The DO query language is supported by a powerful metadata definition engine. New or derived metadata types can easily be created, along with the types of connection between them.This mechanism provides dynamic metadata for a system, something that traditional databases struggle with. Users with appropriate permissions can create new metadata, including connection types, at will. The latter does not require any database restructuring, making it easier and faster to cope with dynamic metadata changes.
Powerful Conventional And Graph Metadata Management.
As an added bonus, the database engine embedded within Metadata Connect can also store just about any kind of interconnected data. It has been used to build everything from engineering design and telecom equipment applications to the most powerful and wide ranging analytic systems for the Intelligence Community, managing and analyzing tens of trillions of objects and connections per day, around the clock.
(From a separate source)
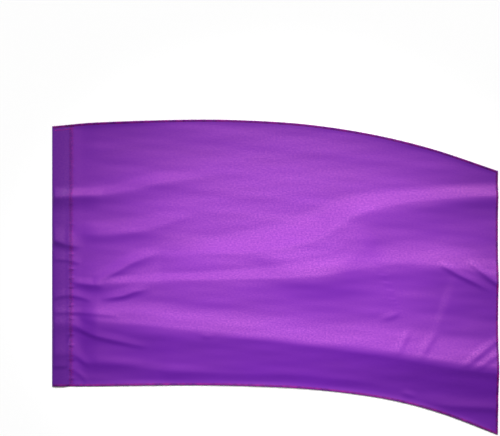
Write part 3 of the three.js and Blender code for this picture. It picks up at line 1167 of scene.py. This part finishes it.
class FLAG_OT_threads(bpy.types.Operator):
    """Sews the sleeve's zigzag seam, its closed upper end and the loops along the hems"""

    bl_idname = "flag.sew_threads"
    bl_label = "Thread"

    def execute(self, context):
        sizes = Sizes(context.scene)
        stitches = context.scene.flag_stitches
        finish = context.scene.flag_finish
        radius = stitches.thread_radius
        common = {
            "Thread Radius": radius,
            "Unevenness": stitches.unevenness,
            "Seed": stitches.seed,
        }
        crimson = common | {
            "Lift": radius * ZIGZAG_LIFT,
            "Material": thread_material("crimson_thread", finish.thread, finish.thread_deep),
        }
        zigzag = zigzag_tree()

        top = upper_edge(np.array(SEAM_X)) - SEAM_INSET
        y = np.arange(MOUTH_Y + SEAM_INSET, top, SEAM_STEP)
        path, facing = surface_path(np.full(len(y), SEAM_X + SEAM_OFFSET), y, sizes)
        seam = {"Width": stitches.zigzag_width, "Pitch": stitches.zigzag_pitch}
        sewn_piece("sleeve_seam_zigzag", zigzag, path, facing, crimson | seam)

        x = np.arange(HOIST_X + END_ROW_START, SEAM_X + END_ROW_OVERRUN, END_ROW_STEP)
        path, facing = surface_path(x, upper_edge(x) - END_ROW_INSET, sizes)
        closing = {"Width": END_ROW_WIDTH, "Pitch": END_ROW_PITCH}
        sewn_piece("sleeve_end_zigzag", zigzag, path, facing, crimson | closing)

        # The loops' path runs inside the hem, high enough to keep every loop off the floor
        path, facing = surface_path(*hem_path(stitches.loop_length / MM * LOOP_INSET), sizes)
        path[:, 2] -= sizes.cloth - sizes.hem / 2
        steepness = np.sqrt(1 - facing[:, 2] ** 2)
        under = stitches.loop_height / 2 + radius + steepness * stitches.loop_length / 2
        path[:, 2] = np.maximum(path[:, 2], under / MM)
        loops = {
            "Loop Length": stitches.loop_length,
            "Loop Height": stitches.loop_height,
            "Pitch": stitches.loop_pitch,
            "Lean": LOOP_LEAN,
            "Material": thread_material("edge_thread", finish.edge_thread, finish.edge_thread_deep),
        }
        sewn_piece("hem_edge_loops", edge_loop_tree(), path, facing, common | loops)
        return {"FINISHED"}


class FLAG_OT_cloth(bpy.types.Operator):
    """Makes the flag's cloth, with its folds, hems and pole sleeve"""

    bl_idname = "flag.make_cloth"
    bl_label = "Cloth"

    def execute(self, context):
        sizes = Sizes(context.scene)
        points, thick, run, layers = cloth_grid(sizes)
        cloth = closed_sheet("flag_cloth", points, thick, run, layers)
        cloth.data.materials.append(satin_material(context.scene.flag_finish))
        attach(cloth, "root")
        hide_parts("flag_panel", "pole_sleeve")
        return {"FINISHED"}


class FLAG_PT_panel(bpy.types.Panel):
    """The flag's settings and its making steps"""

    bl_idname = "FLAG_PT_panel"
    bl_label = "Worship flag"
    bl_space_type = "VIEW_3D"
    bl_region_type = "UI"
    bl_category = "Flag"

    def draw(self, context):
        for name in SETTINGS:
            group = getattr(context.scene, name)
            box = self.layout.box()
            for key in group.__annotations__:
                box.prop(group, key)
        for operator in OPERATORS:
            self.layout.operator(operator.bl_idname)


SETTINGS = {
    "flag_sizes": FlagSizes,
    "flag_stitches": FlagStitches,
    "flag_finish": FlagFinish,
    "flag_stage": FlagStage,
}
OPERATORS = (FLAG_OT_stage, FLAG_OT_threads, FLAG_OT_cloth)
CLASSES = (*SETTINGS.values(), *OPERATORS, FLAG_PT_panel)


def register():
    for item in CLASSES:
        bpy.utils.register_class(item)
    for name, group in SETTINGS.items():
        setattr(bpy.types.Scene, name, bpy.props.PointerProperty(type=group))


def unregister():
    for name in SETTINGS:
        delattr(bpy.types.Scene, name)
    for item in reversed(CLASSES):
        bpy.utils.unregister_class(item)


def main():
    register()
    bpy.ops.flag.make_stage()
    bpy.ops.flag.sew_threads()
    bpy.ops.flag.make_cloth()
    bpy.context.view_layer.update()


if __name__ == "__main__":
    main()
SUMMARY - TAKE OWNERSHIP OF YOUR METADATA
You can’t control something if you don’t know where or what it is. If you still aren’t convinced that your metadata is important, set up a small multi-disciplinary study team. Have them look at priorities, requirements and benefits. Give them the authority to collect all of the information that they need, regardless of source, but also make it clear that they must also identify the tangible benefits of corralling the metadata.
Control systems need feedback to measure how well they are performing, or to get to a set point. What is often forgotten is that feedforward, pushing aggressively towards a goal, is also necessary for optimal performance. If you put together a good study team and take action on their findings you will almost certainly discover that you can improve efficiency, increase revenue and decrease costs with very little additional effort or resources.
Just eliminating that time lost in finding the right data can reap immediate benefits. Making sure that everyone is using the correct data can avoid very costly mistakes, as the Mars Climate Orbiter Team discovered.